I have to acknowledge Normans introduction to vectors as a turning point

in understanding the basis vector idea. But i did need to understand Euclids use of the term "iso" (dual) to appreciate the full significance of the Circular disc{kuklos} in Euclid's treatment of his teaching material.

The importance of the parallel property cannot be over estimated in our stereographic(phorometric) development of geometry. It is not just linear property it is a planar property and it is a circular property.

The circle can be drawn using many rigid instruments, but perhaps the most important one is the right gnomon. The curved gnomon is based on a sector of the kuklos.

Using a right gnomon we can see immediately that the right angle touches the circle in only one point, the point of the circle periphery. We also see that for each point on the circle periphery, there is only one right angle. Thus the circle is a very special form indeed and it is clearly special form of spiral. All spirals that end on the periphery do so at right angles to the point of incidence in the limit or at some angle to that right angle. Curves that are constantly greater than π/4 in this angle spiral outward, curves less than π/4 spiral outwards and inwards and cross themselves, curves at π/2 stabilise into circles, curves greater than π/2 spiral inwards and outwards , etc.The interior of the disc can thus seemingly be a source of spirals which in fact originate due to this boundary condition.

The use of the periphery of the circle as a rotation measure is the standard radian measure of orientation, but as explained in the previous post the subjective process require one point as a goal to set an orientation. One might think that you need another point to start your measure from, and this would be the case in a 3 point system. But in an n point system, choosing the goalpoint esatablishes all the other relative orientations . Thus the goal point is in fact the defining point for radian measure, not the other way round! Thus when i choose a goal point i automatically set all the radian measures relative to it. Therefore my unconscious radian measure changes for each goal point i choose and again this experience i call relativity.

Now the previous post i established the parallel orientations as basis vectors in groups of n =2,3,… across the plane or regions of space.

However these lines of orientation radiate round the point. If instead of lines of radiation we drew concentric circles These circles will represent rotational motion lines and the movement around them i will call twistors.

Now the intersection of the rotational motion lines produces straight or curved lines of intersection resulting in straight or curvilinear vector motions along with rotational twistors.
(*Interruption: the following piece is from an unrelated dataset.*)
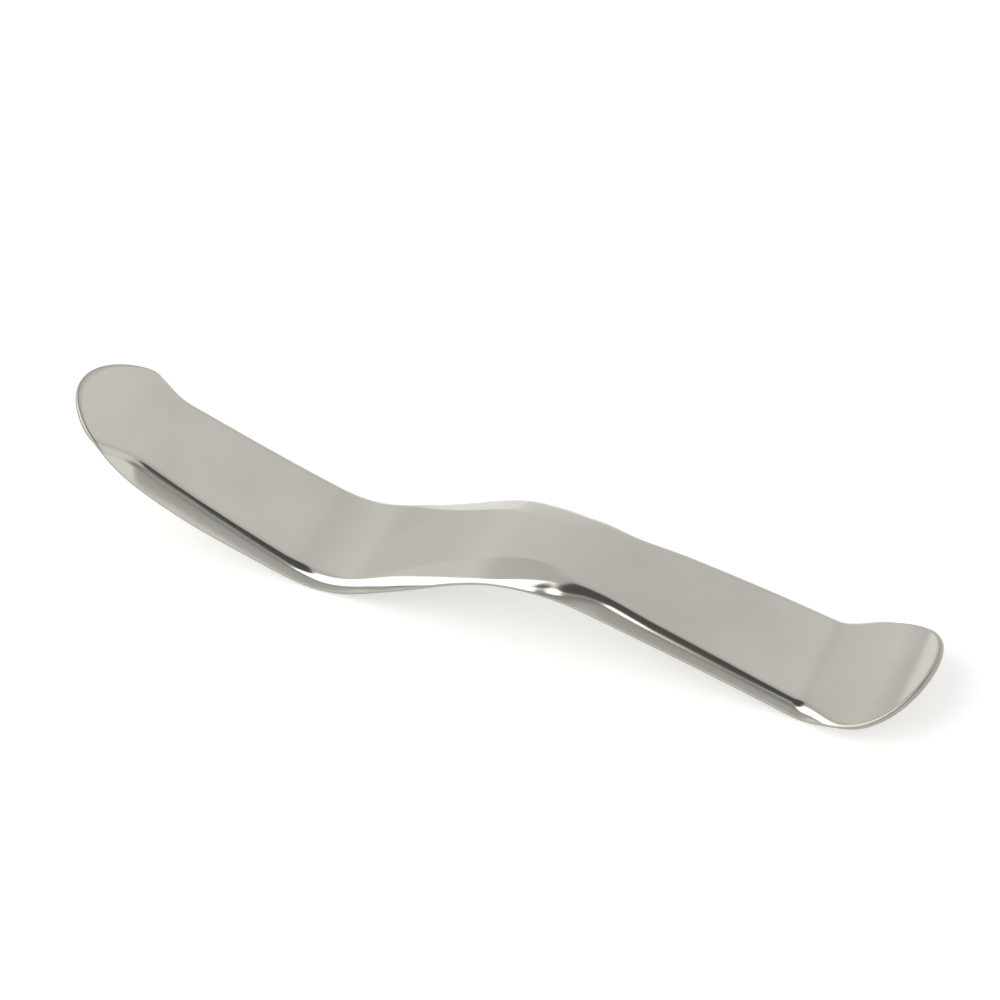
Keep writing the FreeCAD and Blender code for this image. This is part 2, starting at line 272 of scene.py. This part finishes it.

However, the rotational motion lines are only one of the set of conic section motion lines that surround or shroud a point. The set of conic section curves , surfaces exist as special examples of vorticular shells. These motion surfaces define motion relative to a centre of rotation or 2 centres of rotation. and such surfaces exist for every point.

For a special selection of these vectors produced by rotational motion lines we can define a basis over the whole plane by parallel curvilinear or parallel straight lines.

Thus a more subtle basis may be established using concentric (parallel) cicles of rotational motion.